Database Normalization
Normalization is the process of organizing data to minimize redundancy and dependency. The main normal forms are:
- First Normal Form (1NF): Eliminate repeating groups
- Second Normal Form (2NF): Remove partial dependencies
- Third Normal Form (3NF): Remove transitive dependencies
Example:
Consider a table: Student(StudentID, Name, Course1, Course2, Course3) 1NF: Split into Student(StudentID, Name) and Enrollment(StudentID, Course) 2NF: Ensure all non-key attributes depend on the entire primary key 3NF: Remove dependencies between non-key attributes
Entity-Relationship Diagrams (ERD)
ERDs are visual representations of the relationships between entities in a database. They use symbols to represent:
- Entities (rectangles)
- Attributes (ovals)
- Relationships (diamonds)
- Cardinality (1, M, N notations on relationship lines)
Database Queries and Views
Queries are used to retrieve specific data from the database. They can be:
- Simple: Involving a single table
- Complex: Involving multiple tables, joins, and advanced operations
Views are virtual tables based on the result of a SQL statement.

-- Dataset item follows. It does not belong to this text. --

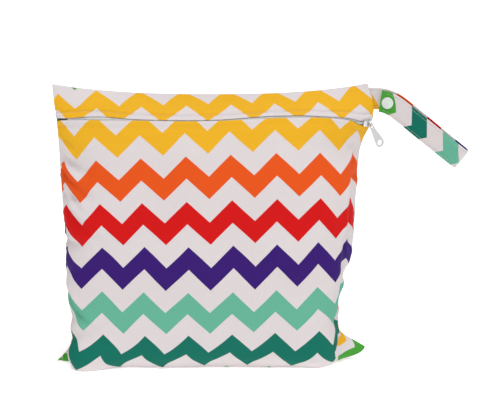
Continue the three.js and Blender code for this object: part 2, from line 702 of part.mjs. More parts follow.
function hang_strap() {
  const line = strap_line();
  const course = strap_course();
  const rings = course.map(({ along, off }, k) => {
    const before = course[Math.max(k - 1, 0)];
    const after = course[Math.min(k + 1, course.length - 1)];
    const [dx, dy] = [after.along - before.along, after.off - before.off];
    const length = Math.hypot(dx, dy);
    const at = strap_at(line, along);
    const middle = at.point.clone().addScaledVector(at.front, off);
    middle.addScaledVector(at.wide, slip_at(off, along));
    const left = at.ahead.clone().multiplyScalar(-dy / length).addScaledVector(at.front, dx / length);
    const corner = (w, t) =>
      middle
        .clone()
        .addScaledVector(at.wide, (w * strap_width) / 2)
        .addScaledVector(left, (t * strap_thickness) / 2);
    return [corner(-1, -1), corner(1, -1), corner(1, 1), corner(-1, 1)];
  });
  const triangles = [];
  for (let k = 0; k < rings.length - 1; k += 1) {
    for (let c = 0; c < 4; c += 1) {
      const n = (c + 1) % 4;
      quad(triangles, rings[k][c], rings[k][n], rings[k + 1][n], rings[k + 1][c]);
    }
  }
  const [first, last] = [rings[0], rings[rings.length - 1]];
  quad(triangles, first[0], first[3], first[2], first[1]);
  quad(triangles, last[0], last[1], last[2], last[3]);
  const hole = snap_post / 2 + fit_gap;
  const drill = new THREE.CylinderGeometry(hole, hole, 3 * snap_stack, drill_sides);
  drill.rotateX(Math.PI / 2).applyMatrix4(snap_frame());
  return surface(solid(body(triangles)).subtract(solid(drill)));
}

// The snap's frame: z out of the strap's front, origin between the layers on the snap's own line
function snap_frame() {
  const at = strap_at(strap_line(), snap_along);
  const origin = at.point.clone().addScaledVector(at.front, snap_stack / 2);
  origin.addScaledVector(at.wide, slip_at(snap_stack, snap_along));
  return new THREE.Matrix4().makeBasis(at.ahead, at.wide, at.front).setPosition(origin);
}

// A turned piece from (radius, height) pairs, standing along z
function turned(profile) {
  const points = profile.map(([radius, height]) => new THREE.Vector2(radius, height));
  return surface(solid(new THREE.LatheGeometry(points, turned_sides).rotateX(Math.PI / 2)));
}

// Heights through the snap, from the middle between the two layers
const layer_inner = (snap_stack - strap_thickness) / 2;
const layer_outer = (snap_stack + strap_thickness) / 2;

// A cap's outline from its foot outwards. side: 1 in front of the strap, -1 behind it.
const cap_outline = (foot, side) =>
  CAP_PROFILE.map(({ out, up }) => [snap_cap * out, foot + side * snap_cap_height * up]);

function snap_socket_side() {
  const cap = layer_outer + fit_gap;
  const socket = layer_inner - fit_gap - socket_height;
  const bore = snap_stud / 2 + fit_gap;
  return turned([
    [0, socket + socket_depth],
    [bore, socket + socket_depth],
    [bore, socket],
    [snap_flange / 2, socket],
    [snap_flange / 2, layer_inner - fit_gap],
    [snap_post / 2, layer_inner - fit_gap],
    [snap_post / 2, cap],
    ...cap_outline(cap, 1),
  ]);
}

function snap_stud_side() {
  const cap = -layer_outer - fit_gap;
  const flange = -layer_inner + fit_gap;
  return turned([
    ...cap_outline(cap, -1).reverse(),
    [snap_post / 2, cap],
    [snap_post / 2, flange],
    [snap_flange / 2, flange],
    [snap_flange / 2, flange + stud_flange_height],
    [snap_stud / 2, flange + stud_flange_height],
    [snap_stud / 2, flange + stud_flange_height + stud_height],
    [0, flange + stud_flange_height + stud_height],
  ]);
}

// Finishes
const cloth_finish = new THREE.MeshStandardMaterial({ color: 0xe0d8d8, roughness: 0.85, metalness: 0 });
const strip_finish = new THREE.MeshStandardMaterial({ color: 0xe3ad2a, roughness: 0.85, metalness: 0 });
const tape_finish = new THREE.MeshStandardMaterial({ color: 0xf0f0ee, roughness: 0.8, metalness: 0 });
const coil_finish = new THREE.MeshStandardMaterial({ color: 0xf4f4f2, roughness: 0.45, metalness: 0 });
const slider_finish = new THREE.MeshStandardMaterial({ color: 0xd9dbdc, roughness: 0.35, metalness: 0.6 });
const tab_finish = new THREE.MeshStandardMaterial({ color: 0xd5d7d6, roughness: 0.4, metalness: 0.2 });
const strap_finish = new THREE.MeshStandardMaterial({ color: 0x2f8a6c, roughness: 0.85, metalness: 0 });
const snap_finish = new THREE.MeshStandardMaterial({ color: 0xdde6dc, roughness: 0.35, metalness: 0 });

const bag = new THREE.Group();
function place(name, geometry, finish, frame) {
  const mesh = new THREE.Mesh(geometry, finish);
  mesh.name = name;
  if (frame) {
    frame.decompose(mesh.position, mesh.quaternion, mesh.scale);
    mesh.updateMatrix();
  }
  bag.add(mesh);
}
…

They provide:
- Simplified access to complex queries
- Additional security by restricting access to underlying tables
Tip:
Use views to encapsulate complex queries and provide a simpler interface for users or applications.
Further Aspects of Database Management
Role of Database Administrator (DBA)
The DBA is responsible for:
- Database design and implementation
- Performance tuning and optimization
- Security and access control
- Backup and recovery procedures
- User support and training
User Interaction with Databases
Users interact with databases through:
- Application interfaces
- Query tools (e.g., SQL clients)
- Reporting tools
- Data entry forms
Note:
Different user roles may have different levels of access and interaction capabilities with the database.
Database Recovery Methods
Recovery methods ensure data integrity in case of failures:
- Transaction logging
- Checkpoints
- Backup and restore procedures
- Rollback and rollforward operations
Integrated Database Systems
Integrated database systems combine data from multiple sources into a unified view. They address challenges such as:
- Data heterogeneity
- Schema integration
- Data quality and consistency
Database Applications
Databases are used in various applications, including:
- E-commerce platforms
- Financial systems
- Healthcare management
- Educational institutions
- Social media platforms
Example:
A university database might integrate:
Privacy and Security of Personal Data
Key considerations include:
- Data encryption
- Access control and authentication
- Audit trails
- Compliance with data protection regulations (e.g., GDPR)
Common Mistake:
Neglecting to implement proper access controls can lead to unauthorized data access and potential breaches.
Data Matching vs Data Mining
- Data Matching: The process of identifying and linking related records across different datasets.
- Data Mining: The process of discovering patterns, correlations, and insights from large datasets.
Example:
Data Matching: Linking customer records across different departments Data Mining: Analyzing customer purchase history to predict future buying behavior
HL Extension - Further Database Models and Analysis
Database Models Comparison
Characteristics of different database models:
- Relational: Based on tables and relationships
- Object-oriented: Based on objects and classes
- Document-oriented: Based on flexible, semi-structured documents
- Graph: Based on nodes and edges for complex relationships
Note:
Each model has strengths and weaknesses, making them suitable for different types of applications and data structures.
Object-Oriented vs Relational Databases
Object-Oriented Databases:
- Store data as objects
- Support inheritance and polymorphism
- Better for complex data structures
Relational Databases:
- Store data in tables
- Use SQL for querying
- Widely adopted and understood
Data Warehousing
Data warehousing involves:
- Collecting data from various sources
- Transforming it into a consistent format
- Loading it into a central repository for analysis
Key concepts:
- Dimensional modeling
- Fact tables and dimension tables
- OLAP (Online Analytical Processing)
ETL Processes
ETL (Extract, Transform, Load) is crucial for data warehousing:
- Extract: Retrieve data from source systems
- Transform: Clean, validate, and restructure the data
- Load: Insert the transformed data into the target system
Tip:
Automating ETL processes can significantly improve efficiency and reduce errors in data warehousing.
Data Mining Techniques
Common data mining techniques include:
- Classification
- Clustering
- Association rule mining
- Regression analysis
- Anomaly detection
Example:
Classification: Categorizing customers into high, medium, or low-value segments Clustering: Grouping similar products based on customer purchasing patterns
Predictive Modeling
Predictive modeling uses statistical techniques to forecast future outcomes based on historical data. Applications include:
- Sales forecasting
- Risk assessment
- Customer churn prediction
Database Segmentation
Database segmentation involves dividing a large database into smaller, more manageable parts based on specific criteria. Benefits include:
- Improved query performance
- Easier data management
- Enhanced security through access control
Link Analysis
Link analysis examines relationships (links) between objects in a dataset. It's used in:
- Social network analysis
- Fraud detection
- Recommendation systems
Example:
In a social network, link analysis can identify influential users or detect communities of closely connected individuals.
Deviation Detection
Deviation detection identifies data points that significantly differ from the expected pattern. It's useful for:
- Fraud detection in financial transactions
- Quality control in manufacturing
- Network intrusion detection
Note:
While deviation detection can identify potential issues, it's important to investigate the context of deviations to avoid false positives.
This comprehensive overview covers the key aspects of databases as outlined in the IB Computer Science syllabus, providing both theoretical knowledge and practical insights for students.